D'ailleurs, comme en témoigne Béatrice Didier, « les femmes se sont mises très tôt à tenir leur journal » (Didier 1976 : 40). C'est un « moyen pour elles de s'exercer à l'écriture, sans avoir à craindre l'affrontement avec un public. Il en est du journal comme de la correspondance : pendant longtemps et pour beaucoup de femmes, ce fut le seul moyen d'expression possible » (Didier 1976 : 41). Une idée qui est confirmée par la pratique littéraire de Marie Laurencin, s'exprimant aussi bien à travers son Cahier qu'à travers ses lettres : « Nous possédions à cette époque un élément qui a presque disparu : la correspondance » (Laurencin 1956 : 22). Une pratique qui l'a accompagnée pendant toute son existence : « Encore maintenant, ce qui est écrit à la main me touche. Je suis de bien meilleure humeur lorsque je reçois des lettres, et j'y réponds toujours... » (Laurencin 1956 : 22). L'écriture paraît la combler et constituer une partie importante de sa vie : « Écrire une lettre me plaît : comme je ne peux plus chanter, ce doit être une façon de siffler un petit air en me réveillant et de commencer à vivre la journée » (Laurencin 1956 : 22). Finalement, son Carnet et ses petits billets constituent une sorte de voix parallèle qui accompagne ses œuvres picturales et les intègre, voie et voix en même temps.
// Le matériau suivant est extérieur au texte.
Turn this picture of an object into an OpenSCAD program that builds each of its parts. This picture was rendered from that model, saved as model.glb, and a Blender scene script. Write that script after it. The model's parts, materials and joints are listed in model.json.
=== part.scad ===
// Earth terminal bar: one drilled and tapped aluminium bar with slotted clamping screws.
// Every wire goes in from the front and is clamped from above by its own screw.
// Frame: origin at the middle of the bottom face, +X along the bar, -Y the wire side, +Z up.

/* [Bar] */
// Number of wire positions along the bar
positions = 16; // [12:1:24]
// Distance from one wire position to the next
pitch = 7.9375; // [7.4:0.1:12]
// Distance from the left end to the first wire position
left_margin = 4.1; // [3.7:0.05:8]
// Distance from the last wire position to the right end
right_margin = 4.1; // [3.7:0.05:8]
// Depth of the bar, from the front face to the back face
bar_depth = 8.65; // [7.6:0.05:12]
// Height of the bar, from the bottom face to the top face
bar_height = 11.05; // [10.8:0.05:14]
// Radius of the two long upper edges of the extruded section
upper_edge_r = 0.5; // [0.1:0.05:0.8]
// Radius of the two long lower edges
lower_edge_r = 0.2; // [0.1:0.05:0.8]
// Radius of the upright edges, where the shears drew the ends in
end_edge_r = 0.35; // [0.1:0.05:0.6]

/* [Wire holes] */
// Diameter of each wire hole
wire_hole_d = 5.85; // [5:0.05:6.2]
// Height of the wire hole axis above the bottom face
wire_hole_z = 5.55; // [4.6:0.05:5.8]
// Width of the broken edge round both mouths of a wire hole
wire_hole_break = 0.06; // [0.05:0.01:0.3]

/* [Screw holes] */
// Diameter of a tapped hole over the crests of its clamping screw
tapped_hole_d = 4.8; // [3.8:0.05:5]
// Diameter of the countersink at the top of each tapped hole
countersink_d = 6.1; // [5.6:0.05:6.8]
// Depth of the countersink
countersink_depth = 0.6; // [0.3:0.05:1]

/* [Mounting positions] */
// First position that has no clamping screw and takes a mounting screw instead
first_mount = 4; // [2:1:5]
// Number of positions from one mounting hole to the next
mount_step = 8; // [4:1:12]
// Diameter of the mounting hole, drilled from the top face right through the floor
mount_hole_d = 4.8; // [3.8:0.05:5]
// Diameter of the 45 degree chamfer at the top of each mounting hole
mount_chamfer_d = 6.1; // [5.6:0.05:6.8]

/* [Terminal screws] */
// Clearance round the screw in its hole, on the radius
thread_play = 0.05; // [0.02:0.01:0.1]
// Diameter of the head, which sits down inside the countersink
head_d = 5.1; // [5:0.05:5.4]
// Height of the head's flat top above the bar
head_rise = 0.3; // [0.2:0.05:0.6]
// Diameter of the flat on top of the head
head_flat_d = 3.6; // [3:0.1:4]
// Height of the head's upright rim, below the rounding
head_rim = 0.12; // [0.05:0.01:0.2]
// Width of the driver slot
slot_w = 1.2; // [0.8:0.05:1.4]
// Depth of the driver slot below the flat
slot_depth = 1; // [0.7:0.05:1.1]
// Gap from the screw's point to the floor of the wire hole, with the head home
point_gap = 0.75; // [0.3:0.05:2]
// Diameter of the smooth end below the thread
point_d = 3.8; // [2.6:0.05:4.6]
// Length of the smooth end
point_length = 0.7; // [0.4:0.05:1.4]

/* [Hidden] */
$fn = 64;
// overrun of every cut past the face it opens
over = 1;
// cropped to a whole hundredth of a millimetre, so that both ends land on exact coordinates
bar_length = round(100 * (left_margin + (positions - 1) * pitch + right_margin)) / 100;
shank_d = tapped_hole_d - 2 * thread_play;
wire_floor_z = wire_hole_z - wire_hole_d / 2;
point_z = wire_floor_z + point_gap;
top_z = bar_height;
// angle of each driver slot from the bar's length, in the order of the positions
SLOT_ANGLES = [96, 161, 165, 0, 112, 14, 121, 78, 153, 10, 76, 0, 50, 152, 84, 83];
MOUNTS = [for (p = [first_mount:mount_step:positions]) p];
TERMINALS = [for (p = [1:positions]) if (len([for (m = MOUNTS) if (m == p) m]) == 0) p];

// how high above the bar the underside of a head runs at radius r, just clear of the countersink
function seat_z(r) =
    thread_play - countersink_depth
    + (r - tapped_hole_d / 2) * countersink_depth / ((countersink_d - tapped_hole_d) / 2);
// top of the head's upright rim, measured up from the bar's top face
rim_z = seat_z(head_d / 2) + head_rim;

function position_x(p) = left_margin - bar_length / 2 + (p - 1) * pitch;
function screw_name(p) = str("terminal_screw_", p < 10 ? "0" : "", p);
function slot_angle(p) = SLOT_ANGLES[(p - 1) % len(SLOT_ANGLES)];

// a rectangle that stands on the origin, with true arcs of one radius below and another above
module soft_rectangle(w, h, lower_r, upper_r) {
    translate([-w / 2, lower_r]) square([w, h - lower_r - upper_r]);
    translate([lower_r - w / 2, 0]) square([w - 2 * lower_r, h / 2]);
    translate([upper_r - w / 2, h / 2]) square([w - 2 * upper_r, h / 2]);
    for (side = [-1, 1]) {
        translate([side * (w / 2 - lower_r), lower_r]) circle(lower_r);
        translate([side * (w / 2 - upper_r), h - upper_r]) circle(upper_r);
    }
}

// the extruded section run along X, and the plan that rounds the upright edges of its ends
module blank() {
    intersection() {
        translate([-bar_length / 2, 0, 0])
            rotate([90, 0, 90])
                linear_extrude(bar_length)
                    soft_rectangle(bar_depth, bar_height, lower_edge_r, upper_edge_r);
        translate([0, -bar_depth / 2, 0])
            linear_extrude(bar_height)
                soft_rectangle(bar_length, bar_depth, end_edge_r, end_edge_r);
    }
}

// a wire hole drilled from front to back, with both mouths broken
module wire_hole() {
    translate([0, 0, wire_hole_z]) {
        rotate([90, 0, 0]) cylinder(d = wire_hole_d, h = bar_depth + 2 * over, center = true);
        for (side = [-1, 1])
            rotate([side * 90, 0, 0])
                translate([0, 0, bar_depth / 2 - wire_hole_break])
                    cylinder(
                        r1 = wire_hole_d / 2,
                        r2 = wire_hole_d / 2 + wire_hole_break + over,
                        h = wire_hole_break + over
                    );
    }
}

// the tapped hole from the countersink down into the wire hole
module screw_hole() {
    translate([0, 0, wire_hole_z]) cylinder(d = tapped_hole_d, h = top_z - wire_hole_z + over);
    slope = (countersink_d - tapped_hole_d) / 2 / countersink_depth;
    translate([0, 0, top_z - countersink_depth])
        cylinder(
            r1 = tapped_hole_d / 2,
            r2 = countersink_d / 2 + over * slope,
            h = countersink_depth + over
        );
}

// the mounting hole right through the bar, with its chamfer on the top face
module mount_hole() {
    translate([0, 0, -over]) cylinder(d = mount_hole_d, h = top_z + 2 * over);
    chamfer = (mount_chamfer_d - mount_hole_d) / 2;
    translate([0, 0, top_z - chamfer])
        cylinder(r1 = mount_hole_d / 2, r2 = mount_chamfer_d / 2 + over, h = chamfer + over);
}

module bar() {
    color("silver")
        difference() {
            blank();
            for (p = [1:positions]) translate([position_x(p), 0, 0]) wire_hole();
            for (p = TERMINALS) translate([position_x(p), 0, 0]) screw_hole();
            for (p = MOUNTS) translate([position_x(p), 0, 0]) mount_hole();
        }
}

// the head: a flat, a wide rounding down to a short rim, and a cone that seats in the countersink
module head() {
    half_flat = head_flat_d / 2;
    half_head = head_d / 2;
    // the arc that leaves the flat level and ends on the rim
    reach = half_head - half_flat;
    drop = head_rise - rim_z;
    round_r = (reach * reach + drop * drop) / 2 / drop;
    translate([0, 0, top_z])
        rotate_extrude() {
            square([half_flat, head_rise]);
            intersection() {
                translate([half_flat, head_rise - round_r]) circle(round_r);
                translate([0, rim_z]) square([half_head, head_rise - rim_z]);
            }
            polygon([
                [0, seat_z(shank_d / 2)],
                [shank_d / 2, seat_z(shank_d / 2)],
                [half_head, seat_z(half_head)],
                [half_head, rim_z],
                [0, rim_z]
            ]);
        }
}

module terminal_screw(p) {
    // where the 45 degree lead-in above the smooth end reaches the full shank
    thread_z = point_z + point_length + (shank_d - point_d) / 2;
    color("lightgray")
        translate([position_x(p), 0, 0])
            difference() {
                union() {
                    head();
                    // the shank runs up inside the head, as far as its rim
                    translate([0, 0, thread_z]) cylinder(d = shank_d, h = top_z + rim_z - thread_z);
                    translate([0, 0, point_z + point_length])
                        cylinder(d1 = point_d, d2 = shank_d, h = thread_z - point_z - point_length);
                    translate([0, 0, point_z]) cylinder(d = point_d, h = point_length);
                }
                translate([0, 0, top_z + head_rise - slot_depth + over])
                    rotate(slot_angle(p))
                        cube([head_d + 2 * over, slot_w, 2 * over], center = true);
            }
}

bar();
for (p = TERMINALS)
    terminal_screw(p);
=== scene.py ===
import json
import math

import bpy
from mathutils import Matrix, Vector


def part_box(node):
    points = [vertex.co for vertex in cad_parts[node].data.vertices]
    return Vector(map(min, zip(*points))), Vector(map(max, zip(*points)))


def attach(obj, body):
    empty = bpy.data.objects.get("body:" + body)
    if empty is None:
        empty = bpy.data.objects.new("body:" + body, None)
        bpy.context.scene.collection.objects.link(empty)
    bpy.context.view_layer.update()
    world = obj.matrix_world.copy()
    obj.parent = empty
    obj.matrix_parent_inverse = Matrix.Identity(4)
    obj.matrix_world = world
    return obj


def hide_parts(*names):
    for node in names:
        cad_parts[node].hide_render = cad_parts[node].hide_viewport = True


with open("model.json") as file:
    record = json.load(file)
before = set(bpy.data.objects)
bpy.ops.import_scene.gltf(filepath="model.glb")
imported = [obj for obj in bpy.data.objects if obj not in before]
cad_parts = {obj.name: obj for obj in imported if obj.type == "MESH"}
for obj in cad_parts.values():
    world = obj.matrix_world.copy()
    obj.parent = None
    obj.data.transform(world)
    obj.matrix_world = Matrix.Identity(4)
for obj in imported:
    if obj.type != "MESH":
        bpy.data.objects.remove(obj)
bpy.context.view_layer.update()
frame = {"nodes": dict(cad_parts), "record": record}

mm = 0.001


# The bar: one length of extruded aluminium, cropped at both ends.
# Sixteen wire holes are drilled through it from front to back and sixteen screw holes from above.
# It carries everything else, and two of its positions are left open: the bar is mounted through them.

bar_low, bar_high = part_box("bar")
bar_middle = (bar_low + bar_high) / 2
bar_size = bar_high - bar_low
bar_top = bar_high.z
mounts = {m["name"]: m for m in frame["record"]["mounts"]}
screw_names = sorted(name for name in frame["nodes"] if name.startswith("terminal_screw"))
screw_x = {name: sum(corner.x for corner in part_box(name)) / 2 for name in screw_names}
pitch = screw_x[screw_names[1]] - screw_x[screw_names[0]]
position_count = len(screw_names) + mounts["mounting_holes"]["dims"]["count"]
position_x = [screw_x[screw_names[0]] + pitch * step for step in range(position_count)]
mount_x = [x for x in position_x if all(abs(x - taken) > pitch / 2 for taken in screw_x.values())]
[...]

3. La question du « dualisme ambigu »

Comme nous l'avons affirmé auparavant, c'est finalement une quête identitaire qui se construit dès son plus jeune âge à travers le rapport avec ses parents. Il n'est pas difficile de penser à ce que Virginia Woolf écrit en 1929 : « L'espace est habité par la mère, le temps par le père » (Woolf 1992). Ce n'est pas par hasard si les repères chronologiques sont très faibles et si, en revanche, les repères géographiques sont forts : Marie étant une fille illégitime, vraisemblablement elle n'a pu tisser que de faibles liens avec son père, tandis que sa mère, partageant avec elle le quotidien, a de toute évidence influencé de près ses choix artistiques.
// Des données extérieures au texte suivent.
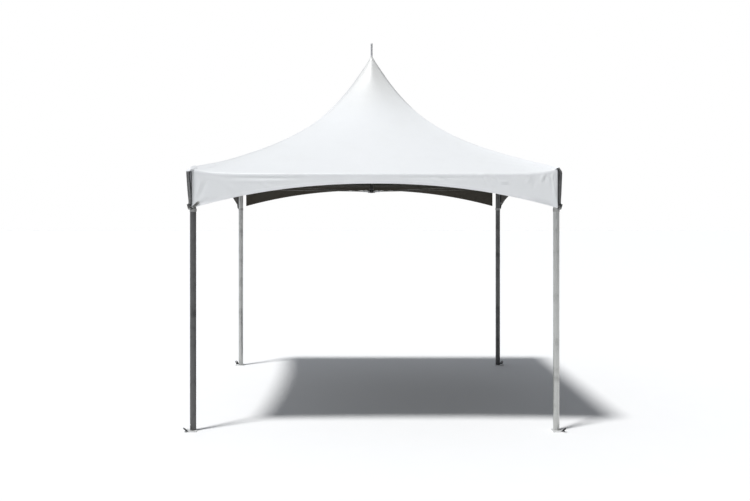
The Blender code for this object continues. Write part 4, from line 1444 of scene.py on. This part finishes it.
def make_hem_tie():
    """The short strap that ties the front valance's lower corner to its leg on the left."""
    form = Form()
    knot = Vector((-LEG - 0.004, -LEG - TUBE_R - 0.0010, 1.836))
    eyelet = Vector((-LEG + 0.050, -LEG - WRAP_R - 0.0052, 1.883))
    path = []
    for k in range(11):
        bow = Vector((0.0, -0.0034 * math.sin(math.pi * k / 10), 0.0))
        path.append(knot + (eyelet - knot) * (k / 10) + bow)
    form.swept(path, web_section(0.021, 0.0026), up=Vector((0.0, -1.0, 0.0)))
    washer = [(0.5, 0.0002), (1.0, 0.0008), (0.96, 0.0026), (0.6, 0.0038), (0.46, 0.0030)]
    for end, size, finish in ((knot, 0.0105, 0), (eyelet, 0.0085, 1)):
        facing = Matrix.Translation(end + Vector((0.0, -0.001, 0.0))) @ ALONG_Y
        form.turned([(size * wide, height) for wide, height in washer], facing, 24, ring=True, finish=finish)
    put("hem_tie", form.mesh("hem_tie"), (tie_webbing, bright_bolt))


def ratchet_cheek(form, at, side, drum):
    """One side of a ratchet: its cheek plate, toothed wheel, handle arm and two rivets."""
    rivets = ((0.0048, -0.0185), (0.0046, 0.0185))
    outline = [
        (0.0005, -0.0245), (0.0060, -0.0245), (0.0105, -0.0180), (0.0125, -0.0100), (0.0172, -0.0040),
        (0.0184, 0.0030), (0.0168, 0.0095), (0.0122, 0.0145), (0.0070, 0.0235), (0.0005, 0.0245),
    ]
    flat = at @ Matrix.Translation((0.0, side * 0.0215, 0.0)) @ ALONG_Y
    form.plate(outline, 0.0020, flat, [(x, z, 0.0016) for x, z in rivets], edge=0.0004)
    wheel, teeth = [], 13
    for k in range(teeth):
        base = 2 * math.pi * k / teeth
        for radius, turn in ((0.0084, 0.0), (0.0068, 0.10), (0.0069, 0.30)):
            wheel.append((radius * math.cos(base + turn), radius * math.sin(base + turn)))
    hub = at @ Matrix.Translation((drum.x, side * 0.0190, drum.z)) @ ALONG_Y
    form.plate(wheel, 0.0018, hub, edge=0.0002, finish=1)
    lifted = Matrix.Rotation(math.radians(68), 4, "Z")
    arm = at @ Matrix.Translation((drum.x, side * 0.0232, drum.z)) @ ALONG_Y @ lifted
    form.plate(round_ended(-0.004, 0.0145, 0.0050), 0.0018, arm, [(0.0, 0.0, 0.0025)], edge=0.0004)
    head = [(0.0030, 0.0), (0.0028, 0.0008), (0.0018, 0.0014), (0.0006, 0.0016)]
    for x, z in rivets:
        facing = Matrix.Rotation(-side * math.pi / 2, 4, "X")
        form.turned(head, at @ Matrix.Translation((x, side * 0.0222, z)) @ facing, 14, finish=1)


def make_ratchets():
    """Ratchets: side plates, toothed wheels, wound drum, pawl and handle."""
    form = Form()
    at = OUTWARDS @ Matrix.Translation((TUBE_R + 0.0036, 0.0, RATCHET_Z)) @ Matrix.Diagonal(RATCHET_SIZE)
    form.block((0.0022, 0.044, 0.049), (0.0012, 0.0, 0.0), at, edge=0.0005)
    drum = Vector((0.0108, 0.0, 0.002))
    for side in (-1, 1):
        ratchet_cheek(form, at, side, drum)
    axle = at @ Matrix.Translation(drum) @ ALONG_Y
    rod = [(0.0032, -0.0255), (0.0045, -0.0250), (0.0045, 0.0250), (0.0032, 0.0255)]
    form.turned(rod, axle, 20, finish=1)
    for reach, shift in ((0.0056, 0.0), (0.0066, 0.0), (0.0074, 0.0004)):
        spool = [(reach - 0.0008, -0.0172), (reach, -0.0168), (reach, 0.0168)]
        spool += [(reach - 0.0008, 0.0172), (0.0047, 0.0172), (0.0047, -0.0172)]
        form.turned(spool, axle @ Matrix.Translation((shift, 0.0, 0.0)), 28, ring=True, finish=2)
    pawl = at @ Matrix.Rotation(math.radians(14), 4, "Y")
    form.block((0.0026, 0.0340, 0.0070), (0.0122, 0.0, -0.0105), pawl, finish=1)
    grip = at @ Matrix.Translation(drum + Vector((0.0054, 0.0, 0.0140))) @ ALONG_Y
    form.turned([
        (0.0022, -0.0232), (0.0034, -0.0226), (0.0034, -0.004), (0.0030, -0.003), (0.0030, 0.003),
        (0.0034, 0.004), (0.0034, 0.0226), (0.0022, 0.0232),
    ], grip, 20)
    finishes = (dark_plate, bright_bolt, black_webbing)
    put_four("ratchet_buckle", form.mesh("buckle"), finishes, "ratchet")


# Light, floor and camera

def make_room():
    """A white room. It lights the tent more from the left and the back, and is itself seen plain white."""
    world = bpy.data.worlds.new("white_room")
    world.use_nodes = True
    room = Nodes(world.node_tree)
    room.tree.nodes.remove(room.tree.nodes["Background"])
    where = room.place("Generated")
    sideways = room.along(where, "X").fading(-0.7, 0.7, ROOM_LEFT, ROOM_RIGHT)
    depth = room.along(where, "Y").fading(-0.9, 0.5, ROOM_FRONT, ROOM_BACK)
    light = room.node("Background", inputs={"Color": colour(0.80, 0.84, 0.90), "Strength": sideways * depth})
    wall = room.node("Background", inputs={"Color": colour(1.0, 1.0, 1.0), "Strength": 1.0})
    seen = room.node("LightPath", output="Is Camera Ray")
    surface = room.node("MixShader", inputs={0: seen, 1: light, 2: wall})
    room.tree.links.new(surface.socket, room.tree.nodes["World Output"].inputs["Surface"])
    bpy.context.scene.world = world


def make_studio():
    """A pale floor in the white room, with a key light from the upper left."""
    form = Form()
    corners = [(FLOOR_HALF * x, FLOOR_HALF * y) for x, y in ((-1, -1), (1, -1), (1, 1), (-1, 1))]
    form.face([form.bm.verts.new((x, y, 0.0)) for x, y in corners], corners)
    mesh = form.mesh("floor", closed=False)
    mesh.materials.append(pale_floor())
    floor = bpy.data.objects.new("floor", mesh)
    bpy.context.scene.collection.objects.link(floor)
    make_room()
    lamp = bpy.data.lights.new("key", "SUN")
    lamp.energy = KEY_LIGHT
    lamp.angle = KEY_WIDTH
    key = bpy.data.objects.new("key", lamp)
    key.rotation_euler = Vector(KEY_FROM).to_track_quat("Z", "Y").to_euler()
    bpy.context.scene.collection.objects.link(key)
    bpy.context.scene.view_settings.view_transform = "Standard"


def make_camera():
    """The photograph's viewpoint: eye height, level, a little left of the middle."""
    lens = bpy.data.cameras.new("camera")
    lens.sensor_width = 36.0
    lens.lens = FOCAL_PIXELS / FRAME_WIDE * lens.sensor_width
    lens.shift_x = (FRAME_WIDE / 2 - EYE_PIXEL_X) / FRAME_WIDE
    lens.shift_y = (EYE_PIXEL_Y - FRAME_HIGH / 2) / FRAME_WIDE
    camera = bpy.data.objects.new("camera", lens)
    camera.location = EYE
    camera.rotation_euler = (math.pi / 2, 0.0, 0.0)
    bpy.context.scene.collection.objects.link(camera)
    bpy.context.scene.camera = camera


# Cloth and webbing
white_vinyl = coated_cloth("white_vinyl", colour(0.855, 0.87, 0.88), colour(0.66, 0.66, 0.64), 0.10, 0.40)
welded_vinyl = coated_cloth("welded_vinyl", colour(0.86, 0.87, 0.885), colour(0.62, 0.62, 0.60), 0.14, 0.34)
# Near-black lining: painted shade for the canopy's shaded underside, not the cloth's own colour.
painted_shade_lining = coated_cloth("painted_shade_vinyl", colour(0.050, 0.043, 0.031), colour(0.032, 0.027, 0.019), 0.30, 0.62)
# The black strap's grey middle is partly a painted highlight: it stands in for the sunlit sheen down the
# strap.
black_webbing = webbing("black_webbing", colour(0.012, 0.012, 0.013), grey(0.11), colour(0.05, 0.05, 0.052))
grey_webbing = webbing(
    "grey_webbing", colour(0.25, 0.25, 0.24), colour(0.36, 0.36, 0.35), colour(0.20, 0.20, 0.19))
tie_webbing = webbing(
    "tie_webbing", colour(0.10, 0.10, 0.095), colour(0.16, 0.16, 0.15), colour(0.22, 0.22, 0.21))
thread = webbing("stitch_thread", grey(0.05), grey(0.05), grey(0.10))

# Metal
aluminium = extruded_tube("mill_aluminium", colour(0.60, 0.605, 0.59), colour(0.34, 0.345, 0.33), 0.30)
# Eave rails: near black, painted shade for the rails seen in the tent's shaded inside.
rail_painted_shade = extruded_tube("painted_shade_rail_aluminium", colour(0.09, 0.085, 0.075), colour(0.05, 0.048, 0.042), 0.5)
# Mast: near black, painted shade for the mast under the canopy.
mast_painted_shade = extruded_tube(
    "painted_shade_mast_aluminium", colour(0.065, 0.062, 0.057), colour(0.035, 0.034, 0.031), 0.55)
# A darker copy of the leg tube: painted shade for the two legs that stand darker in the light.
painted_shade_aluminium = extruded_tube("painted_shade_aluminium", grey(0.17), colour(0.09, 0.09, 0.088), 0.42)
pin_aluminium = extruded_tube("bright_aluminium", colour(0.92, 0.91, 0.92), colour(0.72, 0.72, 0.73), 0.34)
zinc_steel = galvanised("galvanised_steel", colour(0.56, 0.57, 0.58), colour(0.30, 0.31, 0.32), 0.96)
# Base plates: pale and barely metallic, painted sunlight for the glare on their tops, over the zinc's own
# grey.
plate_steel = galvanised("painted_sunlit_zinc", colour(0.86, 0.86, 0.85), colour(0.66, 0.67, 0.67), 0.25)
dark_plate = plated_steel("dark_plate", colour(0.05, 0.05, 0.052), colour(0.22, 0.21, 0.20), 0.42)
bright_bolt = plated_steel("bright_zinc", colour(0.50, 0.50, 0.48), colour(0.30, 0.29, 0.27), 0.36)
weld_bead = plated_steel("weld_bead", grey(0.30), colour(0.16, 0.15, 0.14), 0.5)
rope_wire = drawn_wire()

# The tent and its studio
make_camera()
canopy = make_canopy()
seams = make_seams()
boot = make_collar()
make_mast()
make_crowns()
make_legs()
make_eave_rails()
make_base_plates()
make_cables()
make_straps()
make_leg_bands()
make_hem_tie()
make_ratchets()
make_studio()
Dans les écrits de Marie Laurencin émergent constamment le désir d'un retour chez la mère aussi bien que le souhait d'un éloignement. C'est un rapprochement qui pourrait être suggéré par le symbole du cheval (Laurencin 1956 : 47), chanté à plusieurs reprises dans le Carnet de Marie et qui, d'après Chevalier (Chevalier 1969 : 222) évoque l'archétype proche de celui de la Mère, mémoire du monde. Marie Laurencin désigne celle-ci à plusieurs reprises par l'expression « Madame », mais surtout elle parle d'un moi enfant à la troisième personne, comme si les faits qui concernent le rapport mère-fille étaient trop éloignés dans le temps et dans l'espace pour lui appartenir. Joëlle Cauville écrit à propos du rapport entre la femme écrivain et la mère : « Rejoindre la mère, rétablir la filiation perdue, reste, en effet, le souci, l'archétype de toute femme écrivain soucieuse de s'inscrire et de s'écrire fille légitime » (Cauville 1996 :119); ce point de vue nous permettrait d'appliquer une lecture matrilinéaire telle que celle proposée par Cathy Helen Wardle dans son volume concernant la figure et l'œuvre de Jeanne Hyvrard (Wardle 2007), écrivaine française ayant canalisé son lien très fort avec la mère dans la création artistique. Sur la base de telles suggestions, il semble possible d'envisager à l'intérieur du Carnet de Marie Laurencin une forte présence de la figure maternelle, jusqu'à émettre l'hypothèse d’une influence matrilinéaire reposant sur les associations présentes dans le Carnet.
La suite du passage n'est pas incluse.